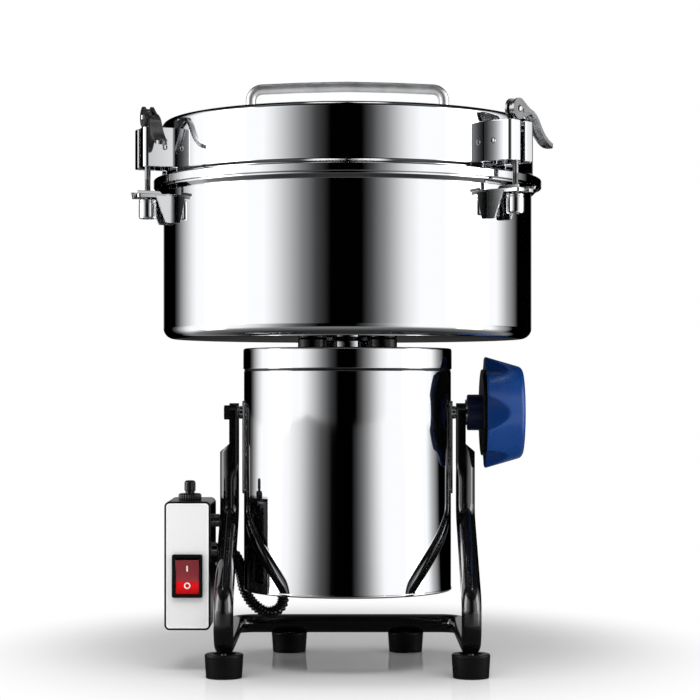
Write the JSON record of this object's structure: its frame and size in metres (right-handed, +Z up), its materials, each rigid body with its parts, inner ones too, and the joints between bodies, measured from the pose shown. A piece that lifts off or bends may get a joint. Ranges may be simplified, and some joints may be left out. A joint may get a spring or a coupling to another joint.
{
  "type": "electric coffee grinder",
  "caption": "Swing-type electric grinder: lidded steel bowl over a motor that tilts in a bent-tube stand with rubber feet, a lobed lock knob, clamp latches and a switch box.",
  "frame": {"origin": "the point on the floor under the motor's upright axis", "axes": "+Z up along the motor's axis, the switch faces -Y, +X to the right through the lock knob"},
  "size_m": [0.2834, 0.2867, 0.4068],
  "materials": {
    "polished_steel": "mirror-polished stainless steel sheet",
    "bright_steel": "polished stainless steel fittings",
    "satin_steel": "satin stainless steel bar",
    "latch_steel": "satin grey pressed steel",
    "blade_steel": "ground stainless steel",
    "frame_paint": "gloss black paint on steel tube",
    "foot_rubber": "moulded black rubber",
    "box_shell": "gloss black painted sheet",
    "box_panel": "satin light grey painted panel",
    "black_plastic": "gloss black moulded plastic",
    "rocker_red": "red translucent plastic",
    "knob_blue": "gloss blue moulded plastic",
    "gasket_silicone": "white silicone",
    "laminations": "varnished steel laminations",
    "copper": "copper wire and bars",
    "brush_brass": "brass holders with carbon brushes",
    "bearing_steel": "ground bearing steel"
  },
  "bodies": {
    "stand": {"left_side_tube": "frame_paint", "right_side_tube": "frame_paint", "rear_cross_tube": "frame_paint", "front_feet": "foot_rubber", "rear_feet": "foot_rubber", "foot_screws": "bright_steel", "switch_box_body": "box_shell", "switch_box_panel": "box_panel", "box_standoffs": "latch_steel", "rocker_housing": "black_plastic", "breaker_body": "black_plastic", "reset_nut": "black_plastic", "mains_gland": "black_plastic", "box_hose_gland": "black_plastic", "link_hose": "black_plastic"},
    "switch_rocker": {"rocker": "rocker_red"},
    "reset_plunger": {"reset_button": "black_plastic"},
    "rotor": {"rotor_shaft": "blade_steel", "armature_core": "laminations", "commutator": "copper", "cooling_fan": "black_plastic", "lower_blade": "blade_steel", "blade_spacer": "blade_steel", "upper_blade": "blade_steel", "blade_nut": "blade_steel"},
    "lock_carrier": {"lock_washer": "bright_steel"},
    "lock": {"lock_knob": "knob_blue", "knob_back_disc": "black_plastic"},
    "left_latch": {"left_latch_rod": "latch_steel", "left_latch_nut": "bright_steel"},
    "left_lever": {"left_latch_lever": "latch_steel"},
    "right_latch": {"right_latch_rod": "latch_steel", "right_latch_nut": "bright_steel"},
    "right_lever": {"right_latch_lever": "latch_steel"},
    "rear_latch": {"rear_latch_rod": "latch_steel", "rear_latch_nut": "bright_steel"},
    "rear_lever": {"rear_latch_lever": "latch_steel"},
    "head": {"bowl": "polished_steel", "catch_brackets": "bright_steel", "lid": "polished_steel", "lid_gasket": "gasket_silicone", "lid_handle": "satin_steel", "handle_nuts": "bright_steel", "lid_brackets": "bright_steel", "bracket_rivets": "bright_steel", "shaft_seal": "foot_rubber", "bowl_standoffs": "foot_rubber", "motor_cap": "polished_steel", "motor_casing": "polished_steel", "base_cover": "bright_steel", "base_screw": "bright_steel", "trunnion_plates": "polished_steel", "left_pivot_bolt": "latch_steel", "pivot_nuts": "latch_steel", "lock_stud": "latch_steel", "bearings": "bearing_steel", "stator_core": "laminations", "field_coils": "copper", "brush_gear": "brush_brass", "motor_hose_gland": "black_plastic"}
  },
  "joints": [
    {"name": "head_tilt", "type": "hinge", "parent": "stand", "child": "head", "pos_m": [0, 0, 0.176], "axis": [1, 0, 0], "range_deg": [-90, 90], "deforming": ["link_hose"]},
    {"name": "rotor_spin", "type": "hinge", "parent": "head", "child": "rotor", "pos_m": [0, 0, 0.15], "axis": [0, 0, 1], "continuous": true},
    {"name": "lock_turn", "type": "hinge", "parent": "lock_carrier", "child": "lock", "pos_m": [0.08355, 0, 0.176], "axis": [1, 0, 0], "range_deg": [0, 540]},
    {"name": "lock_advance", "type": "slide", "parent": "head", "child": "lock_carrier", "axis": [1, 0, 0], "range_m": [0, 0.00151]},
    {"name": "switch_rock", "type": "hinge", "parent": "stand", "child": "switch_rocker", "pos_m": [-0.1086, -0.037, 0.0656], "axis": [1, 0, 0], "range_deg": [-12, 0]},
    {"name": "reset_press", "type": "slide", "parent": "stand", "child": "reset_plunger", "axis": [0, 0, -1], "range_m": [0, 0.0025], "stiffness_N_per_m": 400, "springref_m": -0.002},
    {"name": "left_latch_swing", "type": "hinge", "parent": "head", "child": "left_latch", "pos_m": [-0.13485, -0.04908, 0.3758], "axis": [-0.342, 0.9397, 0], "range_deg": [0, 30]},
    {"name": "left_lever_flip", "type": "hinge", "parent": "left_latch", "child": "left_lever", "pos_m": [-0.13485, -0.04908, 0.3758], "axis": [-0.9397, -0.342, 0], "range_deg": [0, 110]},
    {"name": "right_latch_swing", "type": "hinge", "parent": "head", "child": "right_latch", "pos_m": [0.10993, -0.09224, 0.3758], "axis": [-0.6428, -0.766, 0], "range_deg": [0, 30]},
    {"name": "right_lever_flip", "type": "hinge", "parent": "right_latch", "child": "right_lever", "pos_m": [0.10993, -0.09224, 0.3758], "axis": [0.766, -0.6428, 0], "range_deg": [0, 110]},
    {"name": "rear_latch_swing", "type": "hinge", "parent": "head", "child": "rear_latch", "pos_m": [0.02492, 0.14132, 0.3758], "axis": [0.9848, -0.1736, 0], "range_deg": [0, 30]},
    {"name": "rear_lever_flip", "type": "hinge", "parent": "rear_latch", "child": "rear_lever", "pos_m": [0.02492, 0.14132, 0.3758], "axis": [0.1736, 0.9848, 0], "range_deg": [0, 110]}
  ],
  "couplings": [
    {"joint": "lock_advance", "follows": "lock_turn", "m_per_rad": 0.00015915}
  ]
}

———

[TASK]:
Leave out every line without the string "bodies" and copy the rest.

[CORRECT RESULT]:
Write the JSON record of this object's structure: its frame and size in metres (right-handed, +Z up), its materials, each rigid body with its parts, inner ones too, and the joints between bodies, measured from the pose shown. A piece that lifts off or bends may get a joint. Ranges may be simplified, and some joints may be left out. A joint may get a spring or a coupling to another joint.
  "bodies": {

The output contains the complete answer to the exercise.